→ **What is expected**: Retype word for word the lines lying between the line containing "make_neck_cap()" and the line containing "in imported if", together with those two lines themselves, and nothing besides.

→ **Data provided**:
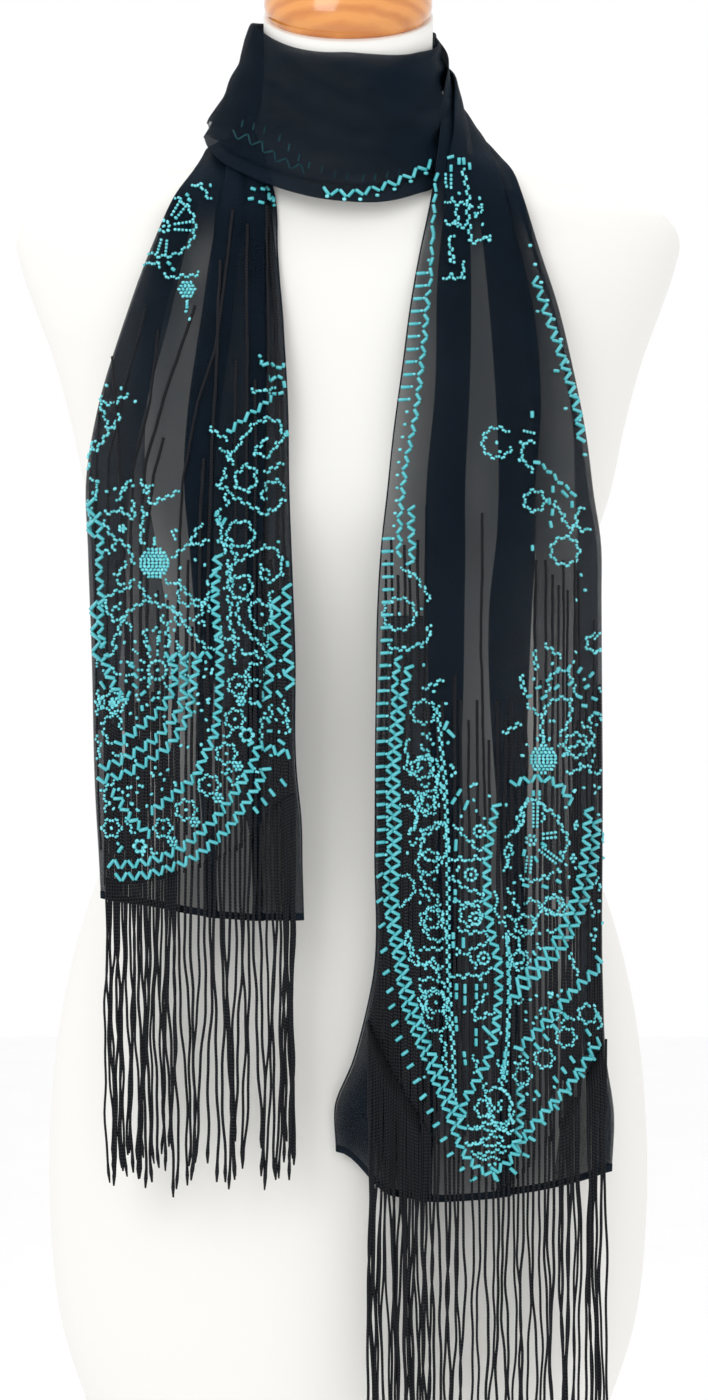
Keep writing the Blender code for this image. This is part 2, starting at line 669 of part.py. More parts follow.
def make_fringe(name, grid, border, groups, end_z):
    """The cords, fused at their roots into a narrow strip that follows the beaded border."""
    xs, ys = front_of(grid, border)
    border_x, border_z = [p[0] for p in border], [p[1] for p in border]
    edges, strands = [border_x[0]], []
    for first, last, count, draw in groups:
        roots = np.linspace(first, last, count)
        middle = (first + last) / 2
        for i, root in enumerate(roots):
            strands.append((root, middle + (root - middle) * draw, len(edges)))
            edges += [root - STRAND_WIDE / 2, root + STRAND_WIDE / 2]
    edges.append(border_x[-1])
    edges = np.array(edges)
    top = smooth(edges, border_x, border_z)
    back = np.interp(edges, xs, ys) - WALL / 2 - FRINGE_GAP
    points, faces = [], []
    for x, z, y in zip(edges, top, back):
        points += [
            (x, y, z), (x, y - STRAND_DEEP, z), (x, y - STRAND_DEEP, z - STRIP_TALL), (x, y, z - STRIP_TALL)
        ]
    hanging = {first for _, _, first in strands}
    for i in range(len(edges) - 1):
        a, b = 4 * i, 4 * (i + 1)
        faces += [(a, a + 1, b + 1, b), (a + 1, a + 2, b + 2, b + 1), (a + 3, a, b, b + 3)]
        if i not in hanging:
            faces.append((a + 2, a + 3, b + 3, b + 2))
    last = 4 * (len(edges) - 1)
    faces += [(0, 3, 2, 1), (last, last + 1, last + 2, last + 3)]
    for number, (root, end, i) in enumerate(strands):
        start_z = float(top[i]) - STRIP_TALL
        y = float(np.interp(root, xs, ys)) - WALL / 2 - FRINGE_GAP
        length = start_z - (end_z + 0.006 * math.sin(2.4 * number) + 0.004 * math.sin(0.7 * number))
        above = (4 * i + 2, 4 * i + 3, 4 * (i + 1) + 3, 4 * (i + 1) + 2)
        for level in STRAND_LEVELS:
            x = root + (end - root) * level**1.5
            z = start_z - length * level
            low = len(points)
            for dx, dy in ((-1, -STRAND_DEEP), (-1, 0), (1, 0), (1, -STRAND_DEEP)):
                points.append((x + dx * STRAND_WIDE / 2, y + dy, z))
            for k in range(4):
                faces.append((above[k], above[(k + 1) % 4], low + (k + 1) % 4, low + k))
            above = tuple(range(low, low + 4))
        faces.append(above)
    mesh_object(name, points, faces, materials["cord"])


def clear_scene():
    for obj in list(bpy.data.objects):
        bpy.data.objects.remove(obj)


clear_scene()
parts = bpy.data.collections.new("evening_stole_on_dress_form")
bpy.context.scene.collection.children.link(parts)
materials = {name: make_material(name) for name in COLOURS}
make_torso()
make_neck_cap()
make_stand()
right_tail_grid, left_tail_grid = make_tails()
make_winding()
make_fringe(
    "right_side_fringe", right_tail_grid, RIGHT_SIDE_BORDER, RIGHT_SIDE_GROUPS, RIGHT_SIDE_END_Z
)
make_fringe("left_side_fringe", left_tail_grid, LEFT_SIDE_BORDER, LEFT_SIDE_GROUPS, LEFT_SIDE_END_Z)
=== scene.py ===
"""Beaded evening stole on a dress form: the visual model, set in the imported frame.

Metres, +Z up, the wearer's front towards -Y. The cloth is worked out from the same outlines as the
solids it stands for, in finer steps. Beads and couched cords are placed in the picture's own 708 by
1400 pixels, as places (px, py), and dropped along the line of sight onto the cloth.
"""
import math

import bmesh
import bpy
import numpy as np
from mathutils import Matrix, Vector
from mathutils.bvhtree import BVHTree


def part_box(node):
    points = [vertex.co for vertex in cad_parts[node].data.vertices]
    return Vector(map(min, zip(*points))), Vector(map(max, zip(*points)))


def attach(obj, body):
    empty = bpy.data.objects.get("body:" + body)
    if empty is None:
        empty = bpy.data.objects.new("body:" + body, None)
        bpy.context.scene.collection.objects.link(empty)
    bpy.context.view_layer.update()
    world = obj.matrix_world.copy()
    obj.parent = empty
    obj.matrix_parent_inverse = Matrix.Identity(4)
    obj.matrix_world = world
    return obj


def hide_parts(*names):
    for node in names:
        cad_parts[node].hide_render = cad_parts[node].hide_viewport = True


bl_info = {
    "name": "Evening stole on dress form",
    "version": (1, 0, 0),
    "blender": (4, 5, 0),
    "location": "3D View > Sidebar > Stole",
    "description": "Builds a sheer beaded stole, its fringe, the dress form and the stage",
    "category": "Object",
}

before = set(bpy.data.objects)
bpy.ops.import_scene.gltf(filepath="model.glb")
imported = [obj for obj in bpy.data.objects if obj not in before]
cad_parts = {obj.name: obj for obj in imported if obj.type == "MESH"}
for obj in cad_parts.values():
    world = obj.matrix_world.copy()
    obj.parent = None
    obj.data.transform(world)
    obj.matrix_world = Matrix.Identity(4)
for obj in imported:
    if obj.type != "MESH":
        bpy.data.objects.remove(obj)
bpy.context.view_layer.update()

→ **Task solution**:
make_neck_cap()
make_stand()
right_tail_grid, left_tail_grid = make_tails()
make_winding()
make_fringe(
    "right_side_fringe", right_tail_grid, RIGHT_SIDE_BORDER, RIGHT_SIDE_GROUPS, RIGHT_SIDE_END_Z
)
make_fringe("left_side_fringe", left_tail_grid, LEFT_SIDE_BORDER, LEFT_SIDE_GROUPS, LEFT_SIDE_END_Z)
=== scene.py ===
"""Beaded evening stole on a dress form: the visual model, set in the imported frame.

Metres, +Z up, the wearer's front towards -Y. The cloth is worked out from the same outlines as the
solids it stands for, in finer steps. Beads and couched cords are placed in the picture's own 708 by
1400 pixels, as places (px, py), and dropped along the line of sight onto the cloth.
"""
import math

import bmesh
import bpy
import numpy as np
from mathutils import Matrix, Vector
from mathutils.bvhtree import BVHTree


def part_box(node):
    points = [vertex.co for vertex in cad_parts[node].data.vertices]
    return Vector(map(min, zip(*points))), Vector(map(max, zip(*points)))


def attach(obj, body):
    empty = bpy.data.objects.get("body:" + body)
    if empty is None:
        empty = bpy.data.objects.new("body:" + body, None)
        bpy.context.scene.collection.objects.link(empty)
    bpy.context.view_layer.update()
    world = obj.matrix_world.copy()
    obj.parent = empty
    obj.matrix_parent_inverse = Matrix.Identity(4)
    obj.matrix_world = world
    return obj


def hide_parts(*names):
    for node in names:
        cad_parts[node].hide_render = cad_parts[node].hide_viewport = True


bl_info = {
    "name": "Evening stole on dress form",
    "version": (1, 0, 0),
    "blender": (4, 5, 0),
    "location": "3D View > Sidebar > Stole",
    "description": "Builds a sheer beaded stole, its fringe, the dress form and the stage",
    "category": "Object",
}

before = set(bpy.data.objects)
bpy.ops.import_scene.gltf(filepath="model.glb")
imported = [obj for obj in bpy.data.objects if obj not in before]
cad_parts = {obj.name: obj for obj in imported if obj.type == "MESH"}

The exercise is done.